Updated exhibit tells broader story of U.S.-Dakota War

Aug. 14—The complicated tragedy of the U.S.-Dakota War is one that still leaves a mark, even 160 years later.

This month the Brown County Historical Society, or BCHS, is updating its decade-old exhibit on the war to include more on the background of the war and its aftermath, painting a fuller picture.

"Never Shall I Forget: A New Look," will open Aug. 26, at the end of the society's annual U.S.-Dakota War Commemoration week.

"The old exhibit really focused on how the people of Brown County remembered the war, through the commemorations that they'd had over the last 150 years," curator of the exhibit Ryan Harren said.

"We are looking more at the aftermath of the war and its effect on the Dakota and the people of Minnesota."

Jerry Weldy understands this multifaceted conflict more personally than most, as his ancestors were directly involved and family continues to feel its impact. Weldy said he was born two miles away from the site of the battle of Fort Ridgely in Fairfax and remains connected to his family's history and the war.

"My family members and I are enrolled as class members of the Sisseton Wahpeton tribe," said Weldy, an exhibit consultant for BCHS. "My great-great-grandfather first came through this area in the early 1820s as an assistant to a fur trader and then became a fur trader in his own right ... and then married two or three other Native Americans before he met my great-great-grandmother. So I had people on both sides of the battlefield in 1862."

Newly included information in the exhibit update includes that of the military's defenses after the war's end to prevent a future uprising of the Dakota, erecting several outposts and fortifications in Brown County. Many Dakota left the state after the war, but the military launched punitive expeditions from 1863 to 1865 to pursue and attack Native encampments in North Dakota.

The exhibit will end with an interactive display showing depredation claims filed after the war for property damaged by the Dakota. The year after the war, about 3,000 claims were filed for more than $2.4 million in damages, mostly by white settlers, according to the exhibit press release.

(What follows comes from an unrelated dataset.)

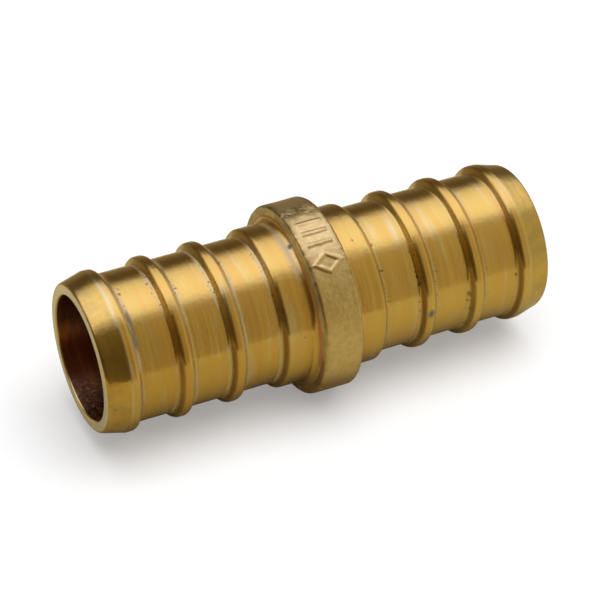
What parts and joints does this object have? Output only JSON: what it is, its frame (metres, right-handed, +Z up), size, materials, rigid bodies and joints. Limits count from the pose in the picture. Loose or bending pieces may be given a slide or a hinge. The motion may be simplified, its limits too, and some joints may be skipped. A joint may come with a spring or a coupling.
{
  "type": "barbed pipe coupling",
  "caption": "Straight brass insert coupling with a barbed spigot on each side of a central stop collar and a plain through bore.",
  "frame": {"origin": "on the axis of the bore, midway between the two end faces and in the middle of the stop collar", "axes": "+X along the bore, out of the right spigot; +Z up; the object is symmetric about X"},
  "size_m": [0.0356, 0.0144, 0.0144],
  "materials": {
    "turned_brass": "bright turned brass with fine rings of tool marks",
    "forged_brass": "as-forged brass, matt and slightly sandy, with softly rounded corners"
  },
  "bodies": {
    "root": {"left_barbed_spigot": "turned_brass", "stop_collar": "forged_brass", "right_barbed_spigot": "turned_brass"}
  },
  "joints": []
}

Weldy said for the exhibit update, they have improved the order of artifacts and historical panels and worked to prevent the presentation of this brutal and tragic history from offending people who feel strongly about the war's impacts. Still, Weldy and BCHS research librarian Darla Gebhard challenge visitors to look for nuances in interpreting this history instead of simply siding with one group or the other.

"It was an awful thing, but the way it can be interpreted and the way you educate people on what happened in this area can be very fulfilling and important as time goes on, so school children and the people that live here understand what happened," Gebhard said.

"It is so complicated," she said, "something many, many scholars have studied to try and figure out what all went wrong that August to cause this to become such a tragedy for both the settlers, who lost their lives, and the Dakota, who were fighting for their culture and then were expelled from Minnesota and continued to suffer."

In addition to telling new stories, the updated exhibit will feature different artifacts, artworks and simulations than in the past.

"You always want to give (the exhibit) a facelift every so often because it regenerates public interest," Gebhard said. "Students that come in every year want to be seeing something different, so we are adding artifacts, removing artifacts. We have some exciting pieces coming in."

Gebhard said one of the additions she is most excited about is a new simulated bark house next to the museum's existing tipi that will allow visitors to compare the different types of homes the Dakota lived in. Other new items include a trade ax used by the Dakota during the battle at Fort Ridgely and a shotgun thought to be carried in the war by Dakota leader Little Crow.